Read-only operations can be handled without writing anything into the log. However, with no additional measures, this would run the risk of returning stale data, since the leader responding to the request might have been superseded by a newer leader of which it is unaware. Linearizable reads must not return stale data, and Raft needs two extra precautions to guarantee this without using the log. First, a leader must have the latest information on which entries are committed. The Leader Completeness Property guarantees that a leader has all committed entries, but at the start of its term, it may not know which those are. To find out, it needs to commit an entry from its term. Raft handles this by having each leader commit a blank no-op entry into the log at the start of its term. Second, a leader must check whether it has been deposed before processing a read-only request (its information may be stale if a more recent leader has been elected). Raft handles this by having the leader exchange heartbeat messages with a majority of the cluster before responding to read-only requests.
Hope this helps.
this is the question I asked three years ago. Right now, I can answer the question myself.
The key point here is that even the read operation, the client need to go through the raft protocol. If the client request the old leader, the old leader launch AppendEntry to confirm that whether it is the newest leader. It will notice that it is the old leader or the AppendEntry is timeout, then it will return to client timeout or error.

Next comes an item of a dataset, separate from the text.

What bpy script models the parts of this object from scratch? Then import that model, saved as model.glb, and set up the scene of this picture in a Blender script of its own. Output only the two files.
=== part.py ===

Every machine in the cluster compares its current term against the term it recieves along with all the requests it gets from the other machines. And whenever a "leader" tries to act as a leader, it will not get a majority accepts from the rest of the cluster since the majority of the machines have greater term then the "leader". That guarantees that only the actual leader will be able to reply on clients requests.
Additionally, according to Raft, this "leader" will become a follower immediately after it recieves a reject with a greater term.